[Begin Material supplied]

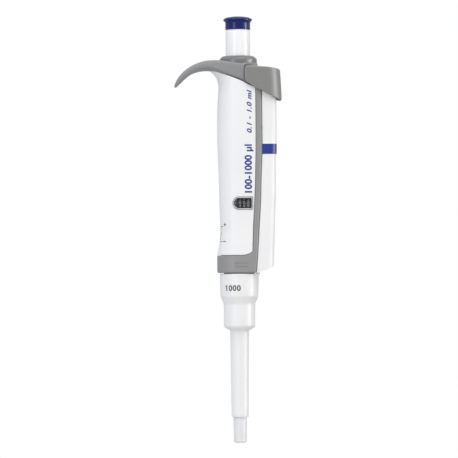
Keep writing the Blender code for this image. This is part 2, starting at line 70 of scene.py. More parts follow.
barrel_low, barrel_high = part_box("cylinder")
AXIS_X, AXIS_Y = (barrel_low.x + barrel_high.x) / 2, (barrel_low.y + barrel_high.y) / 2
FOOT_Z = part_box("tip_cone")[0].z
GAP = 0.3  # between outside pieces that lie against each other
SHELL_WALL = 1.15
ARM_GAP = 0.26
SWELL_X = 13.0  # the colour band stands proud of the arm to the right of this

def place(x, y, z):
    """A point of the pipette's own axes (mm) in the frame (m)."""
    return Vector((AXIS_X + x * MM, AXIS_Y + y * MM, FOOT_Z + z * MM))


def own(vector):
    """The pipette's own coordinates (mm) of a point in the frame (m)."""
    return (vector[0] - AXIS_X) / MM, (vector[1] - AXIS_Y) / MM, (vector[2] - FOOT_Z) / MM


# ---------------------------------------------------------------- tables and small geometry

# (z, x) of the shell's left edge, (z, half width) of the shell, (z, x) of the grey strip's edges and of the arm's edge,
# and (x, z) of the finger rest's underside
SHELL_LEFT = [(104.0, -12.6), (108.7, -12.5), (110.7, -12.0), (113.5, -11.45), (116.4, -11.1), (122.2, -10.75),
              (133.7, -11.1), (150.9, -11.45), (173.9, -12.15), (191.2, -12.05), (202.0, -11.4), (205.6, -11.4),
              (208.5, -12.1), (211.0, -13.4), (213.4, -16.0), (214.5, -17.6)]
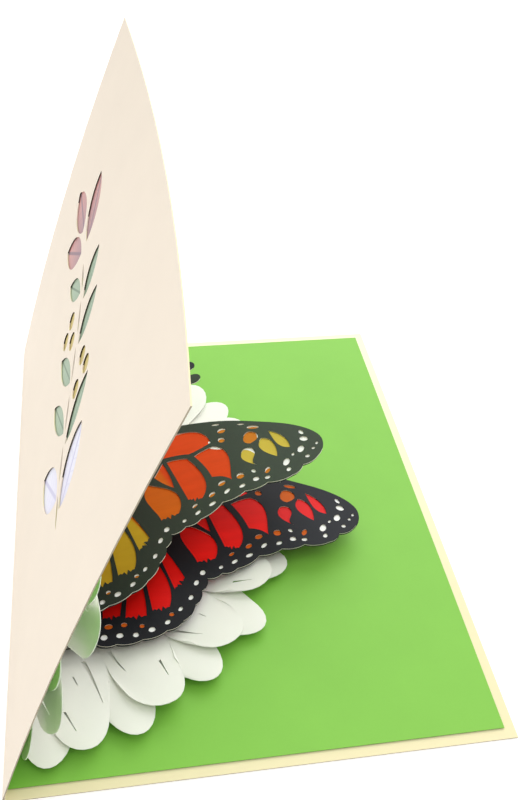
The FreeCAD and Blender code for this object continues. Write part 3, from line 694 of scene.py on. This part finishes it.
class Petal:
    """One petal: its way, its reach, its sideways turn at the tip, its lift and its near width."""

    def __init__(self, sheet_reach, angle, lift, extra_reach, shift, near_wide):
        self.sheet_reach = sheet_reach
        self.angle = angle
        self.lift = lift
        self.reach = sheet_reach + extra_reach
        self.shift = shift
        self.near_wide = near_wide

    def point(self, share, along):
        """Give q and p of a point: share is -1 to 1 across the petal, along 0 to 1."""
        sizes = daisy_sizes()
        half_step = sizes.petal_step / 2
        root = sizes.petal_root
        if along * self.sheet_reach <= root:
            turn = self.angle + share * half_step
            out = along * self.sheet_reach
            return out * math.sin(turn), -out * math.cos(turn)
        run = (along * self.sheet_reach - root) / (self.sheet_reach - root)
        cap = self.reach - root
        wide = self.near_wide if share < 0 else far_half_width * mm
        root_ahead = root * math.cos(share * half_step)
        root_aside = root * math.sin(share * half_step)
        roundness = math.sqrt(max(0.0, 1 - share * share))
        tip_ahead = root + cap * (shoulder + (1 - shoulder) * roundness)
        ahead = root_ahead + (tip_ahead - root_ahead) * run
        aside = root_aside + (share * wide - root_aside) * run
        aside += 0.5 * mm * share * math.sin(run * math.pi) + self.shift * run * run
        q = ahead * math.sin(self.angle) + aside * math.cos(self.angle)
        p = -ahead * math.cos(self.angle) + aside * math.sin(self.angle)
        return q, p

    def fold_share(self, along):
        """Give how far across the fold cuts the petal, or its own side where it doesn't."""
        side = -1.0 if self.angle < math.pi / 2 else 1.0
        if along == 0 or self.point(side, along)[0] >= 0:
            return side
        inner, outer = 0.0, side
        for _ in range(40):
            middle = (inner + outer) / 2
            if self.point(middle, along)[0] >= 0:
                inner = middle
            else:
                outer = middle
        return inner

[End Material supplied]

*Instruction*
Exactly reproduce every line found in the records.

*Task result*
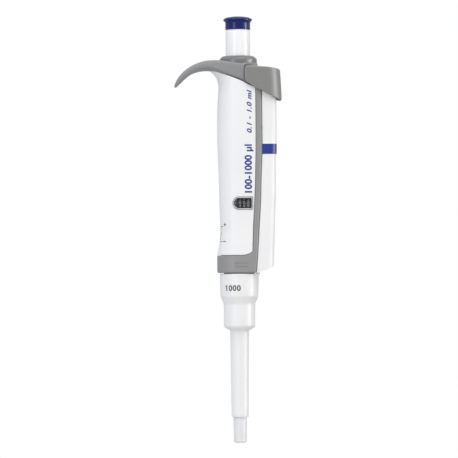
Keep writing the Blender code for this image. This is part 2, starting at line 70 of scene.py. More parts follow.
barrel_low, barrel_high = part_box("cylinder")
AXIS_X, AXIS_Y = (barrel_low.x + barrel_high.x) / 2, (barrel_low.y + barrel_high.y) / 2
FOOT_Z = part_box("tip_cone")[0].z
GAP = 0.3  # between outside pieces that lie against each other
SHELL_WALL = 1.15
ARM_GAP = 0.26
SWELL_X = 13.0  # the colour band stands proud of the arm to the right of this

def place(x, y, z):
    """A point of the pipette's own axes (mm) in the frame (m)."""
    return Vector((AXIS_X + x * MM, AXIS_Y + y * MM, FOOT_Z + z * MM))


def own(vector):
    """The pipette's own coordinates (mm) of a point in the frame (m)."""
    return (vector[0] - AXIS_X) / MM, (vector[1] - AXIS_Y) / MM, (vector[2] - FOOT_Z) / MM


# ---------------------------------------------------------------- tables and small geometry

# (z, x) of the shell's left edge, (z, half width) of the shell, (z, x) of the grey strip's edges and of the arm's edge,
# and (x, z) of the finger rest's underside
SHELL_LEFT = [(104.0, -12.6), (108.7, -12.5), (110.7, -12.0), (113.5, -11.45), (116.4, -11.1), (122.2, -10.75),
              (133.7, -11.1), (150.9, -11.45), (173.9, -12.15), (191.2, -12.05), (202.0, -11.4), (205.6, -11.4),
              (208.5, -12.1), (211.0, -13.4), (213.4, -16.0), (214.5, -17.6)]
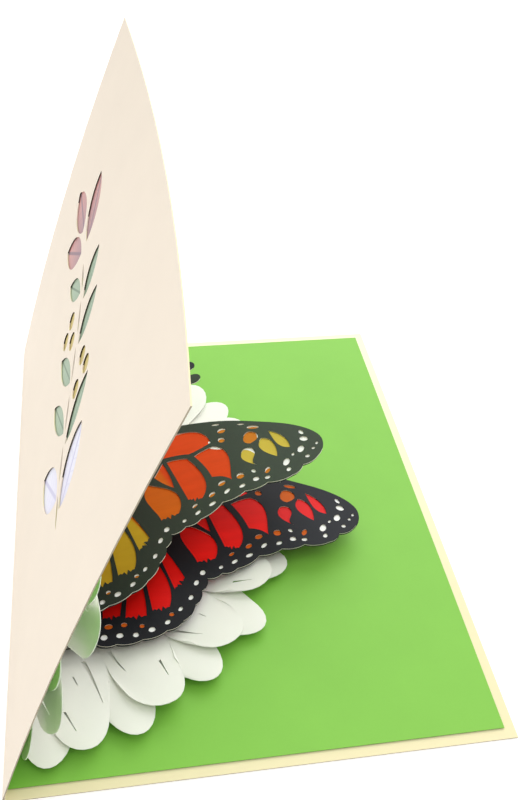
The FreeCAD and Blender code for this object continues. Write part 3, from line 694 of scene.py on. This part finishes it.
class Petal:
    """One petal: its way, its reach, its sideways turn at the tip, its lift and its near width."""

    def __init__(self, sheet_reach, angle, lift, extra_reach, shift, near_wide):
        self.sheet_reach = sheet_reach
        self.angle = angle
        self.lift = lift
        self.reach = sheet_reach + extra_reach
        self.shift = shift
        self.near_wide = near_wide

    def point(self, share, along):
        """Give q and p of a point: share is -1 to 1 across the petal, along 0 to 1."""
        sizes = daisy_sizes()
        half_step = sizes.petal_step / 2
        root = sizes.petal_root
        if along * self.sheet_reach <= root:
            turn = self.angle + share * half_step
            out = along * self.sheet_reach
            return out * math.sin(turn), -out * math.cos(turn)
        run = (along * self.sheet_reach - root) / (self.sheet_reach - root)
        cap = self.reach - root
        wide = self.near_wide if share < 0 else far_half_width * mm
        root_ahead = root * math.cos(share * half_step)
        root_aside = root * math.sin(share * half_step)
        roundness = math.sqrt(max(0.0, 1 - share * share))
        tip_ahead = root + cap * (shoulder + (1 - shoulder) * roundness)
        ahead = root_ahead + (tip_ahead - root_ahead) * run
        aside = root_aside + (share * wide - root_aside) * run
        aside += 0.5 * mm * share * math.sin(run * math.pi) + self.shift * run * run
        q = ahead * math.sin(self.angle) + aside * math.cos(self.angle)
        p = -ahead * math.cos(self.angle) + aside * math.sin(self.angle)
        return q, p

    def fold_share(self, along):
        """Give how far across the fold cuts the petal, or its own side where it doesn't."""
        side = -1.0 if self.angle < math.pi / 2 else 1.0
        if along == 0 or self.point(side, along)[0] >= 0:
            return side
        inner, outer = 0.0, side
        for _ in range(40):
            middle = (inner + outer) / 2
            if self.point(middle, along)[0] >= 0:
                inner = middle
            else:
                outer = middle
        return inner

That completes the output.